* Aim
Within the material below, transcribe exactly the lines from the one holding "const leaf = trials.find((trial)" through the one holding "point = shown.matrix_world", keeping both ends and skipping the rest.

# START OF Given information

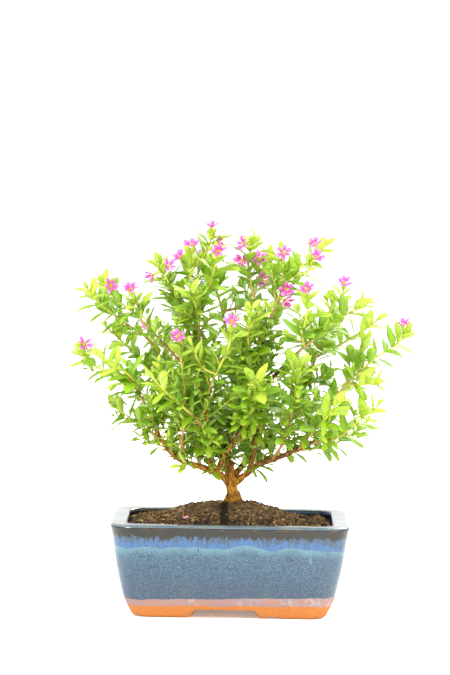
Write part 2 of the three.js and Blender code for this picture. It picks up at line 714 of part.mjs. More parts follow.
function corolla({ facing, mouth }, number, extra) {
  const first = new THREE.Vector3().crossVectors(facing, up);
  if (first.length() < 0.2) first.set(1, 0, 0);
  first.addScaledVector(facing, -first.dot(facing)).normalize();
  const second = new THREE.Vector3().crossVectors(facing, first);
  const spin = draw(number, 0, 20) * 60;
  const outline = [];
  for (let petal = 0; petal < 6; petal += 1) {
    const middle = petal * 60 + 30;
    const reach = corollaRadius * (0.92 + draw(number, petal, 21) * 0.16) + extra;
    outline.push([petal * 60, corollaRadius * corollaNotch + extra, petalLift / 4]);
    outline.push([middle - petalHalfWidth, reach, petalLift], [middle + petalHalfWidth, reach, petalLift]);
  }
  const half = petalThickness / 2 + extra;
  const base = mouth.clone().addScaledVector(facing, gap + petalThickness / 2);
  const place = ([angle, radius, lift], above) => {
    const turned = (angle + spin) * degrees;
    const spot = base.clone().addScaledVector(first, Math.cos(turned) * radius);
    spot.addScaledVector(second, Math.sin(turned) * radius);
    return spot.addScaledVector(facing, lift + above * half);
  };
  const centre = [0, 0, 0];
  const rings = [
    outline.map(() => place(centre, -1)),
    outline.map((spot) => place(spot, -1)),
    outline.map((spot) => place(spot, 1)),
    outline.map(() => place(centre, 1)),
  ];
  return solidOf(loft(rings));
}

function boxesMeet(a, b) {
  return [0, 1, 2].every((axis) => a.min[axis] <= b.max[axis] && b.min[axis] <= a.max[axis]);
}

// What is already in place, with the stem it belongs to, for leaves to be bent clear of.
const placed = [];

function keepClearOf(solid, owner) {
  placed.push({ solid, owner, box: solid.boundingBox() });
}

function hits(solid, owner) {
  const box = solid.boundingBox();
  return placed.some((other) => {
    if (other.owner === owner || !boxesMeet(box, other.box)) return false;
    return !solid.intersect(other.solid).isEmpty();
  });
}

const trunkSolid = mainBody(makeTrunk(0));
const trunkClearance = makeTrunk(gap);
addPiece("pot", makePot(), colours.clay);
addPiece("drain_mesh_left", makeDrainMesh(-1, 0), colours.mesh);
addPiece("drain_mesh_right", makeDrainMesh(1, 0), colours.mesh);
addPiece("soil", makeSoil(trunkClearance), colours.soil);
addPiece("trunk", trunkSolid, colours.bark);

keepClearOf(trunkClearance, "trunk");
stemList.forEach(({ stem }) => {
  stem.pairs = [];
  stem.calyxes = [];
  const steps = Math.max(2, Math.round(stem.length / 8));
  keepClearOf(sweep(stem.curve, [twigRadius + gap, twigTipRadius + gap], steps, 5), stem.number);
});

blooms.forEach((bloom, number) => {
  const stem = sprayNamed(bloom.on).stems[bloom.stem];
  const placement = bloomPlacement(bloom);
  const tube = calyx(placement);
  bloom.solid = corolla(placement, number, 0);
  stem.calyxes.push(tube);
  keepClearOf(tube, "calyx");
  keepClearOf(corolla(placement, number, gap), "bloom");
});

// Leaves go on from the tips inwards, one pair of every two, each bent clear of its neighbours:
// a turn round the stem, a rise from it and a smaller size.
const bends = [
  [0, 0, 1], [25, 0, 1], [-25, 0, 1], [0, 18, 1], [0, -14, 1], [38, 12, 0.9], [-38, 12, 0.9],
  [0, 0, 0.75], [25, 20, 0.75], [-25, -12, 0.75],
];
for (let pair = 0; pair * pairSpacing < leafyReach; pair += 2) {
  stemList.forEach(({ stem }) => {
    const share = pairShare(stem, pair);
    if (share * stem.length < bareStart) return;
    const leaves = [0, 1].map((which) => {
      const trials = bends.map((bend) => leafPlacement(stem, pair, which, bend));
      const leaf = trials.find((trial) => !hits(looseBlade(trial, gap), stem.number));
      if (leaf !== undefined) keepClearOf(looseBlade(leaf, 0), "leaf");
      return leaf;
    });
    if (pair === 0 || leaves.some((leaf) => leaf !== undefined)) stem.pairs.push({ pair, share, leaves });
  });
}

sprays.forEach((spray) => {
  const green = spray.stems.flatMap((stem) => [leafyStem(stem), ...stem.calyxes]);
  addPiece(`spray_${spray.name}`, mainBody(joined(green).subtract(trunkClearance)), colours.leaf);
});

blooms.forEach((bloom, number) => {
  addPiece(`bloom_${String(number + 1).padStart(2, "0")}`, bloom.solid, colours.petal);
});

export default bonsai;
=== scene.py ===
"""A cuphea bonsai in its glazed pot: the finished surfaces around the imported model.

Tables and shapes are in millimetres, in the model's own frame, and meshes are made in metres.
Lights, camera and the texture coordinates of materials are in metres as well.
"""
import itertools
import math
import random

import bmesh
import bpy
import numpy as np
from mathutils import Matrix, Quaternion, Vector, noise as smooth_noise


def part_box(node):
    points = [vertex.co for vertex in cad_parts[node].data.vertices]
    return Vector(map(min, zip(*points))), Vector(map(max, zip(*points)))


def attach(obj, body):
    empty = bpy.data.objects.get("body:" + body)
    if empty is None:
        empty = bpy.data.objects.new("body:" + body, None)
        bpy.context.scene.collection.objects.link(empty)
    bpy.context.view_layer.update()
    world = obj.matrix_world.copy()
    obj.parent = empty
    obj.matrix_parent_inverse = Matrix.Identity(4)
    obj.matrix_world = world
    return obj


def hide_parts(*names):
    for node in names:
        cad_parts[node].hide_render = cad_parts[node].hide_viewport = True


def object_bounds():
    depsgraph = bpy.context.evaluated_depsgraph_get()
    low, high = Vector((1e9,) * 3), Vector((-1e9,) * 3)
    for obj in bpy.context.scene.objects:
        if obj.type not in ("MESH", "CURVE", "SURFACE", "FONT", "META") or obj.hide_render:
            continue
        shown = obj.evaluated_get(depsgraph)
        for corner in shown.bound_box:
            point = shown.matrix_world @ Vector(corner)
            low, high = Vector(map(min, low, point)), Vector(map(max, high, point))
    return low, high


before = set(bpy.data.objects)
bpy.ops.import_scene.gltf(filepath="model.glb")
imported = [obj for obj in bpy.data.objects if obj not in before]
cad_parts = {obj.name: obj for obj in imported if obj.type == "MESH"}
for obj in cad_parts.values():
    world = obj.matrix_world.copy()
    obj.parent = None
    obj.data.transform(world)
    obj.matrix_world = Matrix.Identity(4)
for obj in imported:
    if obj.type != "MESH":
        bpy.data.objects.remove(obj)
cad_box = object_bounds()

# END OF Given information

* Correct response
      const leaf = trials.find((trial) => !hits(looseBlade(trial, gap), stem.number));
      if (leaf !== undefined) keepClearOf(looseBlade(leaf, 0), "leaf");
      return leaf;
    });
    if (pair === 0 || leaves.some((leaf) => leaf !== undefined)) stem.pairs.push({ pair, share, leaves });
  });
}

sprays.forEach((spray) => {
  const green = spray.stems.flatMap((stem) => [leafyStem(stem), ...stem.calyxes]);
  addPiece(`spray_${spray.name}`, mainBody(joined(green).subtract(trunkClearance)), colours.leaf);
});

blooms.forEach((bloom, number) => {
  addPiece(`bloom_${String(number + 1).padStart(2, "0")}`, bloom.solid, colours.petal);
});

export default bonsai;
=== scene.py ===
"""A cuphea bonsai in its glazed pot: the finished surfaces around the imported model.

Tables and shapes are in millimetres, in the model's own frame, and meshes are made in metres.
Lights, camera and the texture coordinates of materials are in metres as well.
"""
import itertools
import math
import random

import bmesh
import bpy
import numpy as np
from mathutils import Matrix, Quaternion, Vector, noise as smooth_noise


def part_box(node):
    points = [vertex.co for vertex in cad_parts[node].data.vertices]
    return Vector(map(min, zip(*points))), Vector(map(max, zip(*points)))


def attach(obj, body):
    empty = bpy.data.objects.get("body:" + body)
    if empty is None:
        empty = bpy.data.objects.new("body:" + body, None)
        bpy.context.scene.collection.objects.link(empty)
    bpy.context.view_layer.update()
    world = obj.matrix_world.copy()
    obj.parent = empty
    obj.matrix_parent_inverse = Matrix.Identity(4)
    obj.matrix_world = world
    return obj


def hide_parts(*names):
    for node in names:
        cad_parts[node].hide_render = cad_parts[node].hide_viewport = True


def object_bounds():
    depsgraph = bpy.context.evaluated_depsgraph_get()
    low, high = Vector((1e9,) * 3), Vector((-1e9,) * 3)
    for obj in bpy.context.scene.objects:
        if obj.type not in ("MESH", "CURVE", "SURFACE", "FONT", "META") or obj.hide_render:
            continue
        shown = obj.evaluated_get(depsgraph)
        for corner in shown.bound_box:
            point = shown.matrix_world @ Vector(corner)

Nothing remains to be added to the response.